Extract all of the data and reproduce it precisely.

╔══

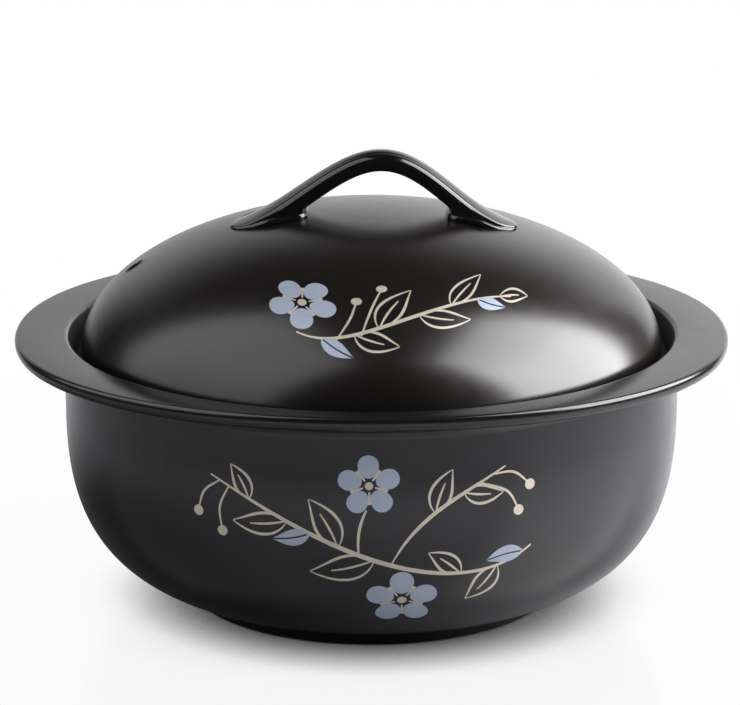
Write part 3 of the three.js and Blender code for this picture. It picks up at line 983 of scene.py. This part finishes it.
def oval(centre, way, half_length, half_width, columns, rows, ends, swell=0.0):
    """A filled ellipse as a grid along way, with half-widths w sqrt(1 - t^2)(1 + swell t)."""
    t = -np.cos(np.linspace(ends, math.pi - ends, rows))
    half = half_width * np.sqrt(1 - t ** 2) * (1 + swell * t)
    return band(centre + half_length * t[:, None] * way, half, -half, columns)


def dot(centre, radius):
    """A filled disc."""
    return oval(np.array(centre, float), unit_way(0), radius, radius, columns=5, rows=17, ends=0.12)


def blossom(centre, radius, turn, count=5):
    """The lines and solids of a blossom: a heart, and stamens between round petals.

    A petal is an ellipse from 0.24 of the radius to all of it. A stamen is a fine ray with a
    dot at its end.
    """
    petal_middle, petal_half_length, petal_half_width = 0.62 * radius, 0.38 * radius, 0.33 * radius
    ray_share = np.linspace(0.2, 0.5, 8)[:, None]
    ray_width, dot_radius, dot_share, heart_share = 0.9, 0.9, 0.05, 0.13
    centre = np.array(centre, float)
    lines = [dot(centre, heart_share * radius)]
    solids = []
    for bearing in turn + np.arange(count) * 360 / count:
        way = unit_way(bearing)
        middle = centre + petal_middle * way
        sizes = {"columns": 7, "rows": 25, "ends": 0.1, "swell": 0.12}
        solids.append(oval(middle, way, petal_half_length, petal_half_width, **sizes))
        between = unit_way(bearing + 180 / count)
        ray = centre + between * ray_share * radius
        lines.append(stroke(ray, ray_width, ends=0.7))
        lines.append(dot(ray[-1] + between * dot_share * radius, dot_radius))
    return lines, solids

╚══

# [Solution to this exercise]
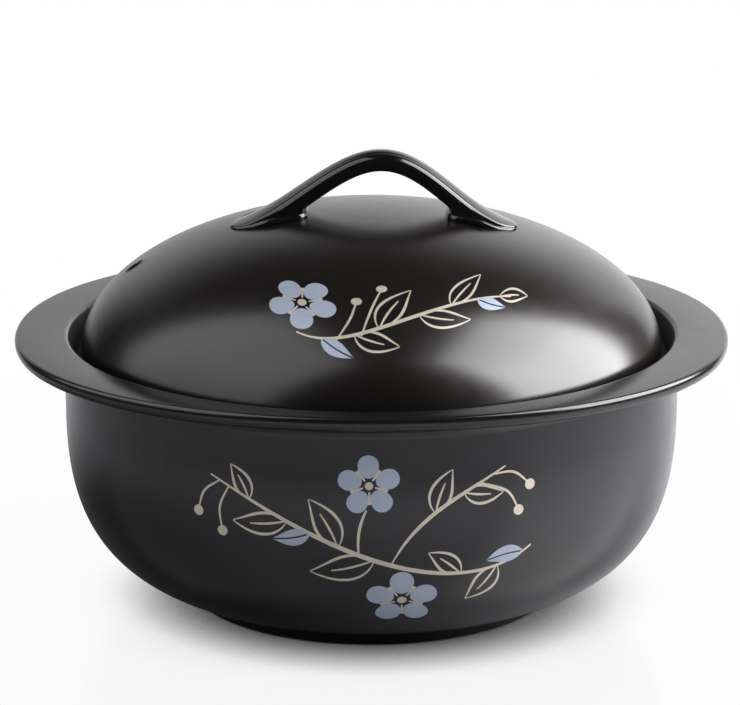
Write part 3 of the three.js and Blender code for this picture. It picks up at line 983 of scene.py. This part finishes it.
def oval(centre, way, half_length, half_width, columns, rows, ends, swell=0.0):
    """A filled ellipse as a grid along way, with half-widths w sqrt(1 - t^2)(1 + swell t)."""
    t = -np.cos(np.linspace(ends, math.pi - ends, rows))
    half = half_width * np.sqrt(1 - t ** 2) * (1 + swell * t)
    return band(centre + half_length * t[:, None] * way, half, -half, columns)


def dot(centre, radius):
    """A filled disc."""
    return oval(np.array(centre, float), unit_way(0), radius, radius, columns=5, rows=17, ends=0.12)


def blossom(centre, radius, turn, count=5):
    """The lines and solids of a blossom: a heart, and stamens between round petals.

    A petal is an ellipse from 0.24 of the radius to all of it. A stamen is a fine ray with a
    dot at its end.
    """
    petal_middle, petal_half_length, petal_half_width = 0.62 * radius, 0.38 * radius, 0.33 * radius
    ray_share = np.linspace(0.2, 0.5, 8)[:, None]
    ray_width, dot_radius, dot_share, heart_share = 0.9, 0.9, 0.05, 0.13
    centre = np.array(centre, float)
    lines = [dot(centre, heart_share * radius)]
    solids = []
    for bearing in turn + np.arange(count) * 360 / count:
        way = unit_way(bearing)
        middle = centre + petal_middle * way
        sizes = {"columns": 7, "rows": 25, "ends": 0.1, "swell": 0.12}
        solids.append(oval(middle, way, petal_half_length, petal_half_width, **sizes))
        between = unit_way(bearing + 180 / count)
        ray = centre + between * ray_share * radius
        lines.append(stroke(ray, ray_width, ends=0.7))
        lines.append(dot(ray[-1] + between * dot_share * radius, dot_radius))
    return lines, solids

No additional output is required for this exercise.